There may be some companies with biases that will prevent it, but there are plenty of companies that don't care how old you are, what you look like -- just that you're really good at what you do.

But be aware that many people overestimate their abilities or undervalue the judgement that years of experience bring. There's a lot of value in having been around long enough to see things come and go. To have made lots of mistakes and learned valuable lessons. Some people really are so good that they can skip much of that, but it's very rare. The only safe bet is to assume you're not one of those people.

And I wouldn't get too hung up about titles. If someone wants to call you "Junior Dog Walker" but pays you and treats you like you want to be treated then don't worry about it.

  • diminiumOP 12 years ago

    How about the pigeonhole effect of linking titles with compensation?

    Also, in many places, having the "Junior Dog Walker" outshine the "Lead Dog Walker" can end up being a severe career limiting move. This seems to lead to some hierarchical tensions as many people seem to want their juniors to be juniors and little more but not too much more. How is this countered?

    • staunch 12 years ago

      There's really no substitute for good leadership. If your boss doesn't rewards and respect you for being awesome then go to a company that does. It's that simple. The good boss might give you a grandiose title or not, it shouldn't matter.

  • taproot 12 years ago

    The thing about titles is very true often senior or junior means two very different things to different companies in this industry. Just follow the money.

contitego 12 years ago

"You have no "experience". Whatever history you had of how you gained your knowledge is gone. Your past is unknown to this new group of people and nothing you say about it makes any sense to them.'"

This question makes no sense to me, nor does your history of posting questions on here.

Based on reading your past questions, looks like you were not a good interviewee and/or lacking in real technical skills.

Communication is the biggest key to getting any position. You need to be able to sell yourself and your abilities. Can you explain what the basics of OOP, MVC, SQL, etc? An inability to communicate these terms, invalidates your technical skills. If you can not explain what an does MVC, how can you implement this pattern into a web app?

You could not articulate common terms that were used in programming during your interview process. At other times, you write about how you can barely program anything outside of a simple app/CRUD, then a bit later are bitching about how simple these tasks are.

Focus on learning how to communicate the terms better. Every profession as certain terms and ideas that they use. Nursing has them, engineering has them, and teaching has them. Programming certainly has them. Sit down and learn the terms.

donavanm 12 years ago

Demonstration is the best path forward. Show, dont tell, your abilities. The rest of my comment assumes this is based on a real life issue.
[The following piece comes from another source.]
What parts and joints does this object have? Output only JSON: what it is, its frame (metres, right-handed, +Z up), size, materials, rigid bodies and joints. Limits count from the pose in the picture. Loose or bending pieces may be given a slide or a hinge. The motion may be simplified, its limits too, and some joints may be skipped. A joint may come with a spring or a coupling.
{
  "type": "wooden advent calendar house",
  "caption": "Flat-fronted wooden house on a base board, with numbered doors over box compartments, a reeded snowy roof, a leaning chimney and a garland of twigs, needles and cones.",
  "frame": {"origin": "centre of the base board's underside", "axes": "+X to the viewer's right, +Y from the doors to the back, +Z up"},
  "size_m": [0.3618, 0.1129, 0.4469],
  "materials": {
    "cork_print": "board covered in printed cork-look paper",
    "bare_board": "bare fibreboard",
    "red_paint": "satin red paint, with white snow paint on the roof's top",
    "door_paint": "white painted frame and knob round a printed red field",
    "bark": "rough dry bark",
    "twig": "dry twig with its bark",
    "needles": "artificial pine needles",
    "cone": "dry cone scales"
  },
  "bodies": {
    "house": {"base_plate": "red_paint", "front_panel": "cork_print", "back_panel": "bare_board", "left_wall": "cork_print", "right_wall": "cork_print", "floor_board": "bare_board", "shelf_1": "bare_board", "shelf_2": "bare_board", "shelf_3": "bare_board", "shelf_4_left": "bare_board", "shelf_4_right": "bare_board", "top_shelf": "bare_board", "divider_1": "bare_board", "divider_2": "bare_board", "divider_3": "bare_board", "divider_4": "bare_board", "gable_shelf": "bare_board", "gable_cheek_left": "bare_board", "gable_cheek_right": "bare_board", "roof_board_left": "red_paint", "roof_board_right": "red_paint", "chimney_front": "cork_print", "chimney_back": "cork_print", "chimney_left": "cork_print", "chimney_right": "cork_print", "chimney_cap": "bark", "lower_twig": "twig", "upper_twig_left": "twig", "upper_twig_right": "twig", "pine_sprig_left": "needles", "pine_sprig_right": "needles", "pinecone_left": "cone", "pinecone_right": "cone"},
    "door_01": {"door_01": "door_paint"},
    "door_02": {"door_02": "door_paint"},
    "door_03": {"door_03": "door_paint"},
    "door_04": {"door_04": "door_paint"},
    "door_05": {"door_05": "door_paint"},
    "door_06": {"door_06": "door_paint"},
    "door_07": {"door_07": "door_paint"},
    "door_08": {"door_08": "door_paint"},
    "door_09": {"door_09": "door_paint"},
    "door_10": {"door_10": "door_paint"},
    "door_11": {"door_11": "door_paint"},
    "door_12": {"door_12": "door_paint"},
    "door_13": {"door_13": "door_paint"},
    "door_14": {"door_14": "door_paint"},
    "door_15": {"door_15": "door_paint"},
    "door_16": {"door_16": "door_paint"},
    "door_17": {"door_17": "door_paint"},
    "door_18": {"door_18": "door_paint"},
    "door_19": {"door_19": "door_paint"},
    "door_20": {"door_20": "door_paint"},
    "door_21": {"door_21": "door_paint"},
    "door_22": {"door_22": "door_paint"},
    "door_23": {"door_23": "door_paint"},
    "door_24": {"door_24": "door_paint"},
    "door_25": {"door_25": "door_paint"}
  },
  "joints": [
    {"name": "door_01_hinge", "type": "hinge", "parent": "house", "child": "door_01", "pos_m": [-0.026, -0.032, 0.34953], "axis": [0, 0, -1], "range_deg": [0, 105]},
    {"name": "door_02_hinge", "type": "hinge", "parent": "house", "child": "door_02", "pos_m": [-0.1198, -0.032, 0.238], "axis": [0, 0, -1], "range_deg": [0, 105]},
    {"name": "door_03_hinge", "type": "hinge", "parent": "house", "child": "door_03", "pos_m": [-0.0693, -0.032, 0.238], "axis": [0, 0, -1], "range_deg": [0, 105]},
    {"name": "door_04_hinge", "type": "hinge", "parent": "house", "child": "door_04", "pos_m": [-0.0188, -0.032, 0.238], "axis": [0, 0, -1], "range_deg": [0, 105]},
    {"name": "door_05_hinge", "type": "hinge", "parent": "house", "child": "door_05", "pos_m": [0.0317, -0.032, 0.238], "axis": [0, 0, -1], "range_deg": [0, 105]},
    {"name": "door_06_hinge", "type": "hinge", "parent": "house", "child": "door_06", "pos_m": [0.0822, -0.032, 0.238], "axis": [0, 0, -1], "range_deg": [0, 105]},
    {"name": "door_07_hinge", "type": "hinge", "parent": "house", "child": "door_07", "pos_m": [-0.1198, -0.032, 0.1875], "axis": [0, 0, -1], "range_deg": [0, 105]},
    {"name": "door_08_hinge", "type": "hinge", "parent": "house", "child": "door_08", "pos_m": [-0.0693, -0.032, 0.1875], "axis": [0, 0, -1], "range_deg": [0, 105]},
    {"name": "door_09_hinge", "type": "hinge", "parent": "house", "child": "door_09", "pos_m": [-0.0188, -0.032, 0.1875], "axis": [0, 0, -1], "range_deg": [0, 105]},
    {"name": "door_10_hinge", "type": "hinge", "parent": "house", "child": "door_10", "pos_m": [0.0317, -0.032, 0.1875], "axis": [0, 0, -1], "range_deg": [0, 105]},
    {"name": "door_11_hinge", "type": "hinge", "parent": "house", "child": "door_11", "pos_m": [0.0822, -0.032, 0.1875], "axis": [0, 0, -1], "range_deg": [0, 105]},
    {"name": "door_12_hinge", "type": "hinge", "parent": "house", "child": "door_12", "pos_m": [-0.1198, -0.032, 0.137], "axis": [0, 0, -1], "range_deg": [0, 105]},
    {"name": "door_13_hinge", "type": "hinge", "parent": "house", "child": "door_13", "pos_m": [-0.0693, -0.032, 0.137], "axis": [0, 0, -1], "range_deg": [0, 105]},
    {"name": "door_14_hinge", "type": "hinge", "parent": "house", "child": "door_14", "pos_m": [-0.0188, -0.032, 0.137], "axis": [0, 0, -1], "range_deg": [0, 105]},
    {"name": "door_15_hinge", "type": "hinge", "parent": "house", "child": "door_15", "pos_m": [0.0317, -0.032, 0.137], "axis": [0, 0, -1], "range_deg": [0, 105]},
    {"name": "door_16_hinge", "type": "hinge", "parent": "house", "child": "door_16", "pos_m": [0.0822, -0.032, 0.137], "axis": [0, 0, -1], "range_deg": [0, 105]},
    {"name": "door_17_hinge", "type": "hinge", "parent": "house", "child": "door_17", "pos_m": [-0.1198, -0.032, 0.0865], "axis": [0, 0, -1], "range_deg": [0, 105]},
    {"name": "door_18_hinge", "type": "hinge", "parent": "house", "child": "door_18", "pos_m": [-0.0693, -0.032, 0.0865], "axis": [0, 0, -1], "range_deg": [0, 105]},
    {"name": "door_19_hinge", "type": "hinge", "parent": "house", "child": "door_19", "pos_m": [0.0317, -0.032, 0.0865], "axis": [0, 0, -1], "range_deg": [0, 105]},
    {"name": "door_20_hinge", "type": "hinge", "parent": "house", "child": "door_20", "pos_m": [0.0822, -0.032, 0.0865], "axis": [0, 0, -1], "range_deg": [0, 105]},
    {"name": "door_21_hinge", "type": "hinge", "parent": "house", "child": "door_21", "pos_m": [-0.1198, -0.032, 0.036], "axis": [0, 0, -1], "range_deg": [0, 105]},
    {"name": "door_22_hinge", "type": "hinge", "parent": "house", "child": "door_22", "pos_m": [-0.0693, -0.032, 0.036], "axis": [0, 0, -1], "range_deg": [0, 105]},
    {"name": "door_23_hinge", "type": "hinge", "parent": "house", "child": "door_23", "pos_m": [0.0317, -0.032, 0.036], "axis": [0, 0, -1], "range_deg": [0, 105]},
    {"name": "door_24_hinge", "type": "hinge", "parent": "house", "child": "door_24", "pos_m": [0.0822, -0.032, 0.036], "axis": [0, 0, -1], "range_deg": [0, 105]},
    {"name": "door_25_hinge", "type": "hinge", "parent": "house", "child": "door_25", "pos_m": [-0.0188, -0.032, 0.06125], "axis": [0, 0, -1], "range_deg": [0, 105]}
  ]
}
Youre interviewing at the wrong place, with people you shouldnt work with. When leveling a candidate two things matter, technical knowledge & leadership. Ive literally never heard anyone suggest leveling a candidate based on work history. Experience might affect comp, or indicate retention issues, but it _does not_ affect leveling.

To qualify my argument Ive a decade of experience. Ive been in "senior" roles for the last 4. Ive worked in a couple 4 man llcs, and a couple multi billion dollar tech cos. Ive probably done a hundred interviews, and ive coworkers in the hundreds and thousand range.
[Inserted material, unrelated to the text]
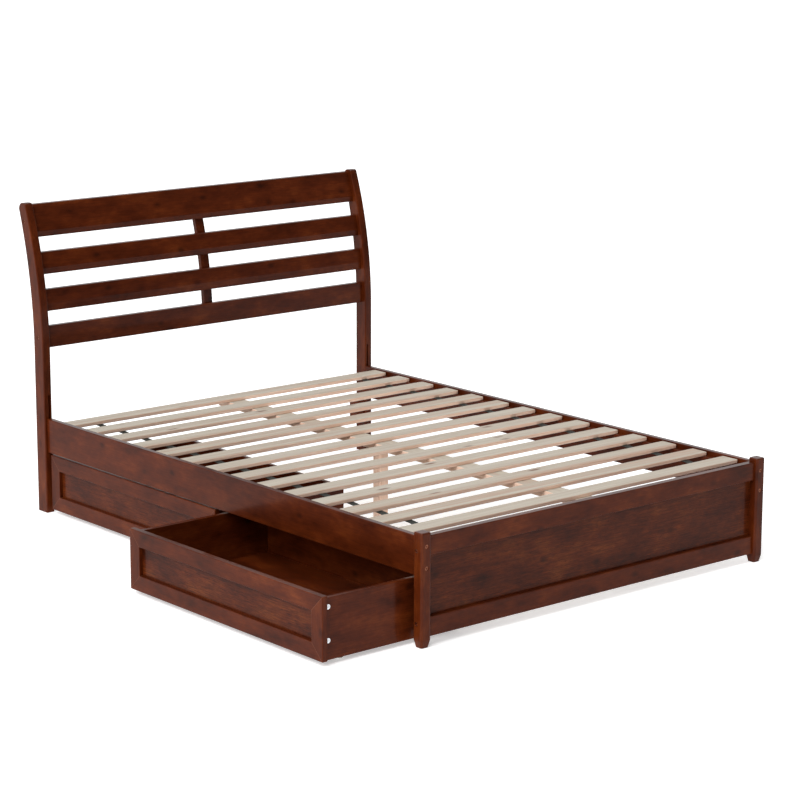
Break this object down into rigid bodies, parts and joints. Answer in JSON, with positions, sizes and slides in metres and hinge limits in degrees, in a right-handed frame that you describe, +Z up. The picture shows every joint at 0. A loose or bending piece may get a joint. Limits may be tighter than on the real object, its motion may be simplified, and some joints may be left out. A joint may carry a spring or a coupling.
{
  "type": "platform bed with storage drawers",
  "caption": "Full-size wooden platform bed with a swept slatted headboard, low panelled footboard, slatted deck and rolling drawers on one side.",
  "frame": {"origin": "on the floor under the centre leg", "axes": "+X across the bed away from the drawers, +Y from foot to head, +Z up"},
  "size_m": [1.746, 2.0793, 1.05],
  "materials": {
    "walnut_wood": "stained solid wood, semi-gloss lacquer",
    "walnut_veneer": "stained open-pore veneer, satin lacquer",
    "slat_wood": "planed bare softwood",
    "webbing": "woven polypropylene strap",
    "bronzed_steel": "antique bronze plating",
    "plate_steel": "blackened steel plate",
    "zinc": "die-cast zinc",
    "wheel_plastic": "pale moulded nylon"
  },
  "bodies": {
    "bed_frame": {"head_post_left": "walnut_wood", "head_post_right": "walnut_wood", "headboard_top_rail": "walnut_wood", "headboard_slat_upper": "walnut_wood", "headboard_slat_middle": "walnut_wood", "headboard_slat_lower": "walnut_wood", "headboard_centre_stile": "walnut_wood", "foot_post_left": "walnut_wood", "foot_post_right": "walnut_wood", "footboard_top_rail": "walnut_wood", "footboard_bottom_rail": "walnut_wood", "footboard_panel": "walnut_veneer", "side_rail_left": "walnut_wood", "side_rail_right": "walnut_wood", "slat_ledger_left": "walnut_wood", "slat_ledger_right": "walnut_wood", "slat_01": "slat_wood", "slat_02": "slat_wood", "slat_03": "slat_wood", "slat_04": "slat_wood", "slat_05": "slat_wood", "slat_06": "slat_wood", "slat_07": "slat_wood", "slat_08": "slat_wood", "slat_09": "slat_wood", "slat_10": "slat_wood", "slat_11": "slat_wood", "slat_12": "slat_wood", "slat_13": "slat_wood", "slat_14": "slat_wood", "slat_webbing": "webbing", "centre_board": "slat_wood", "centre_leg": "slat_wood", "corner_blocks": "walnut_wood", "frame_bolts": "bronzed_steel", "rail_hook_plates": "plate_steel"},
    "head_drawer": {"head_drawer_front_frame": "walnut_wood", "head_drawer_front_panel": "walnut_veneer", "head_drawer_side_head": "walnut_wood", "head_drawer_side_foot": "walnut_wood", "head_drawer_back": "walnut_wood", "head_drawer_bottom": "walnut_wood", "head_drawer_cam_locks": "zinc", "head_drawer_wheel_housings": "plate_steel"},
    "head_drawer_wheel_front_head": {"head_drawer_wheel_front_head": "wheel_plastic"},
    "head_drawer_wheel_front_foot": {"head_drawer_wheel_front_foot": "wheel_plastic"},
    "head_drawer_wheel_back_head": {"head_drawer_wheel_back_head": "wheel_plastic"},
    "head_drawer_wheel_back_foot": {"head_drawer_wheel_back_foot": "wheel_plastic"},
    "foot_drawer": {"foot_drawer_front_frame": "walnut_wood", "foot_drawer_front_panel": "walnut_veneer", "foot_drawer_side_head": "walnut_wood", "foot_drawer_side_foot": "walnut_wood", "foot_drawer_back": "walnut_wood", "foot_drawer_bottom": "walnut_wood", "foot_drawer_cam_locks": "zinc", "foot_drawer_wheel_housings": "plate_steel"},
    "foot_drawer_wheel_front_head": {"foot_drawer_wheel_front_head": "wheel_plastic"},
    "foot_drawer_wheel_front_foot": {"foot_drawer_wheel_front_foot": "wheel_plastic"},
    "foot_drawer_wheel_back_head": {"foot_drawer_wheel_back_head": "wheel_plastic"},
    "foot_drawer_wheel_back_foot": {"foot_drawer_wheel_back_foot": "wheel_plastic"}
  },
  "joints": [
    {"name": "head_drawer_slide", "type": "slide", "parent": "bed_frame", "child": "head_drawer", "axis": [-1, 0, 0], "range_m": [0, 0.45]},
    {"name": "head_drawer_wheel_front_head_spin", "type": "hinge", "parent": "head_drawer", "child": "head_drawer_wheel_front_head", "pos_m": [-0.612, 0.8607, 0.014], "axis": [0, -1, 0], "continuous": true},
    {"name": "head_drawer_wheel_front_foot_spin", "type": "hinge", "parent": "head_drawer", "child": "head_drawer_wheel_front_foot", "pos_m": [-0.612, -0.0023, 0.014], "axis": [0, -1, 0], "continuous": true},
    {"name": "head_drawer_wheel_back_head_spin", "type": "hinge", "parent": "head_drawer", "child": "head_drawer_wheel_back_head", "pos_m": [-0.274, 0.8607, 0.014], "axis": [0, -1, 0], "continuous": true},
    {"name": "head_drawer_wheel_back_foot_spin", "type": "hinge", "parent": "head_drawer", "child": "head_drawer_wheel_back_foot", "pos_m": [-0.274, -0.0023, 0.014], "axis": [0, -1, 0], "continuous": true},
    {"name": "foot_drawer_slide", "type": "slide", "parent": "bed_frame", "child": "foot_drawer", "axis": [-1, 0, 0], "range_m": [-0.327, 0.123]},
    {"name": "foot_drawer_wheel_front_head_spin", "type": "hinge", "parent": "foot_drawer", "child": "foot_drawer_wheel_front_head", "pos_m": [-0.939, -0.0873, 0.014], "axis": [0, -1, 0], "continuous": true},
    {"name": "foot_drawer_wheel_front_foot_spin", "type": "hinge", "parent": "foot_drawer", "child": "foot_drawer_wheel_front_foot", "pos_m": [-0.939, -0.9503, 0.014], "axis": [0, -1, 0], "continuous": true},
    {"name": "foot_drawer_wheel_back_head_spin", "type": "hinge", "parent": "foot_drawer", "child": "foot_drawer_wheel_back_head", "pos_m": [-0.601, -0.0873, 0.014], "axis": [0, -1, 0], "continuous": true},
    {"name": "foot_drawer_wheel_back_foot_spin", "type": "hinge", "parent": "foot_drawer", "child": "foot_drawer_wheel_back_foot", "pos_m": [-0.601, -0.9503, 0.014], "axis": [0, -1, 0], "continuous": true}
  ],
  "couplings": [
    {"joint": "head_drawer_wheel_front_head_spin", "follows": "head_drawer_slide", "rad_per_m": 71.429},
    {"joint": "head_drawer_wheel_front_foot_spin", "follows": "head_drawer_slide", "rad_per_m": 71.429},
    {"joint": "head_drawer_wheel_back_head_spin", "follows": "head_drawer_slide", "rad_per_m": 71.429},
    {"joint": "head_drawer_wheel_back_foot_spin", "follows": "head_drawer_slide", "rad_per_m": 71.429},
    {"joint": "foot_drawer_wheel_front_head_spin", "follows": "foot_drawer_slide", "rad_per_m": 71.429},
    {"joint": "foot_drawer_wheel_front_foot_spin", "follows": "foot_drawer_slide", "rad_per_m": 71.429},
    {"joint": "foot_drawer_wheel_back_head_spin", "follows": "foot_drawer_slide", "rad_per_m": 71.429},
    {"joint": "foot_drawer_wheel_back_foot_spin", "follows": "foot_drawer_slide", "rad_per_m": 71.429}
  ]
}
  • diminiumOP 12 years ago

    Can you expand on what you believe is the best way to show your abilities? How do you get pass the gatekeepers? How do you make sure your getting leveled at the right level during the process?

    Yes, there are actually people with real life issues who actually face this scenario.

    • donavanm 12 years ago

      "Gatekeepers" are usually HR, recruiters, or some sort of sourcing agency. Unfortunately resume buzzword bingo is a fundamental of that type of low quality screening. You can get high quality contacts through other methods. Open source contributions, "published" papers, public presentations, and mailing list comments all provide very good signal for recruiting candidates. Old fashioned networking through peers, user groups, and conventions can not be beat. Those types of contacts usually lead to an internal referral, which is one of the best indicators for hiring.

      By "show your abilities" i was thinking of during the interview. When someone asks you how to implement a linked list (ugh) ask questions, use code comments, note edge cases and optimizations, heck write a quick test case to go with it. You can also accomplish via the open source contribution route noted above. A key point is demonstrating knowledge of a problem domain instead of asserting it.

      WRT "correct" leveling its very hard to get right. Frankly you, as the candidate, will have a difficult time succeeding with an assertion of "im quite senior". Besides the aforementioned technical ability leadership is incredibly important for senior positions. Its your job to increase the value of your coworkers. A very powerful technique is conveying information through the questions you ask. Asking abiut mentoring opportunities and team growth are positive signals, for example. Ask questions if have concerns during the process. "What types of problems will i be solving" or "how will my work affect customers" might give you insight in to how youre viewed.

ulisesrmzroche 12 years ago

How do websites sink in the ocean? Makes no sense. Link them to stuff you've worked on. Also, a lot of companies do contract-to-hire and there's the whole technical interview gauntlet. That's usually how people gauge ability.

Just seems like an impossible scenario.

LarryMade2 12 years ago

You would have to be able to demonstrate your experience...

I would think go the showcasing competitive route, hackathons, open source projects, etc. If you can make a spectacular showing there and win the kudos of your peers, that would account for something.

terrykohla 12 years ago

are you now in the witness protection program?

6d0debc071 12 years ago

Well, if it's just a book, if no-one's checking on it. (Which seems implied by the book being all the proof of your past life,) Then I'd go to a print shop and make myself a new book....

  • diminiumOP 12 years ago

    Your a newly arrived immigrant from Europe. You wanted to make your fortune in the Americas.

    During your journey, your portfolio sank with your ship. You have no contacts in the New World. It would take months to years to gather the letter of recommendations from Europe - that is if they are still there and you remember their address from memory. The other evidence of your work is in the middle of the Atlantic Ocean.

    A historical notion that still has applicability in today's world. Think refugees.